Even this year’s Thunderbolts*/The New Avengers — by all accounts a critical success — underperformed at the box office. Now, Feige has discussed where Marvel has been going wrong — and a lot of it comes down to the sheer volume of content it has pumped out.
“We produced 50 hours of stories between 2007 and 2019,” Feige said, referencing the period from Iron Man to Spider-Man: Far From Home dubbed the Infinity Saga. Compare that to the six years since, and the difference is remarkable.
“We’ve had well over 100 hours of stories — in half the time,” Feige continued, referencing everything released since Black Widow began the subsequent Multiverse Saga in 2021. “That’s too much.” Add in Marvel’s animated series, and the total climbs to 127 hours.
“For the first time ever, quantity trumped quality,” Feige stated, before going on to explain why — a mandate from Disney to increase production and ensure streaming service Disney+ was a success.
“We always had more characters than we could possibly make because we weren’t going to make a movie a month. Suddenly, there’s a mandate to make more. And we [said], ‘Well, we do have more’.
“It was a big company push, and it doesn’t take too much to push us to go, ‘People have been asking for Ms. Marvel for years, and now we can do it? Do it! Oscar Isaac wants to be Moon Knight? Do it!’ So there was a mandate that we were put in the middle of, but we also thought it’d be fun to bring these to life.”
Defending Marvel’s decision to massively expand its output, Feige said that it had been right to take risks and that some Disney+ series had been praised for their quality — such as Wandavision and Loki. Ultimately, though, the level of expansion had “devalued” the overall offering.

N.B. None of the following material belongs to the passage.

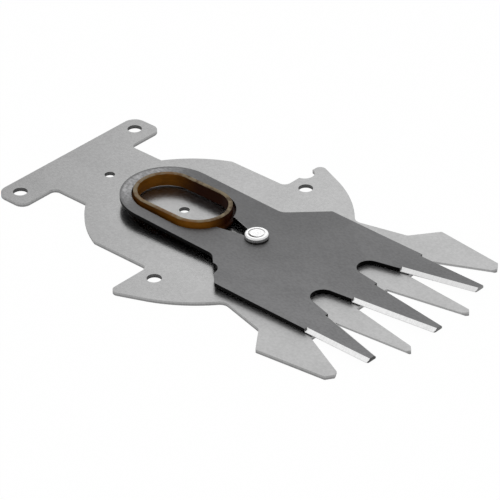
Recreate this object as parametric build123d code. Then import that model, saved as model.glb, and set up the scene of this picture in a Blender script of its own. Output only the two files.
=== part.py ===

“I’ve always thought if you take success and don’t experiment with it and don’t risk with it, then it’s not worth it,” Feige said. “What we also ended up focusing on because of Disney+ was expansion — and it’s that expansion that I think led people to say, ‘It used to be fun, but now do I have to know everything about all of these?'”
Feige blamed The Marvels’ poor box office performance on this issue — the fact that only Brie Larsen’s Captain Marvel had wide audience recognition, while co-stars Ms. Marvel and Monica Rambeau originated in Disney+ series some hadn’t watched.
“I think The Marvels hit it hardest where people are like, ‘OK, I recognize her from a billion-dollar movie. But who are those other two? I guess they were in some TV show. I’ll skip it,'” Feige said.
The same issue was then experienced by Thunderbolts*/The New Avengers — despite Marvel making as much as it could out of the film’s connections to the forthcoming The Fantastic Four: First Steps and Avengers: Doomsday.
“Thunderbolts* I thought was a very, very good movie,” Feige said. “But nobody knew that title and many of those characters were from a [TV] show. Some [audiences] were still feeling that notion of, ‘I guess I had to have seen these other shows to understand who this is.’ If you actually saw the movie, that wouldn’t be the case, and we make the movie so that’s not the case. But I think we still have to make sure the audience understands that.”
As a result, Marvel Studios will now reduce its output — with a maximum of three films in a year, and potentially just a single Disney+ series. Notably, the studio has also focused its slate on a selection of upcoming films that feel like sure-fire successes: Avengers: Doomsday, Spider-Man: Brand New Day, and Avengers: Secret Wars.
Beyond these, a “reset” version of the MCU will continue with a new X-Men reboot. Black Panther 3 is also in production, and — at some point — Marvel says it will still launch its long-gestating new take on Blade.
Speaking in the same interview, Feige also revealed that Sony has told Marvel to “stay away” from a live-action Miles Morales Spider-Man, and that Marvel contacted Robert Downey Jr. to play Doctor Doom after realising “Kang wasn’t big enough”, long before the departure of Jonathan Majors.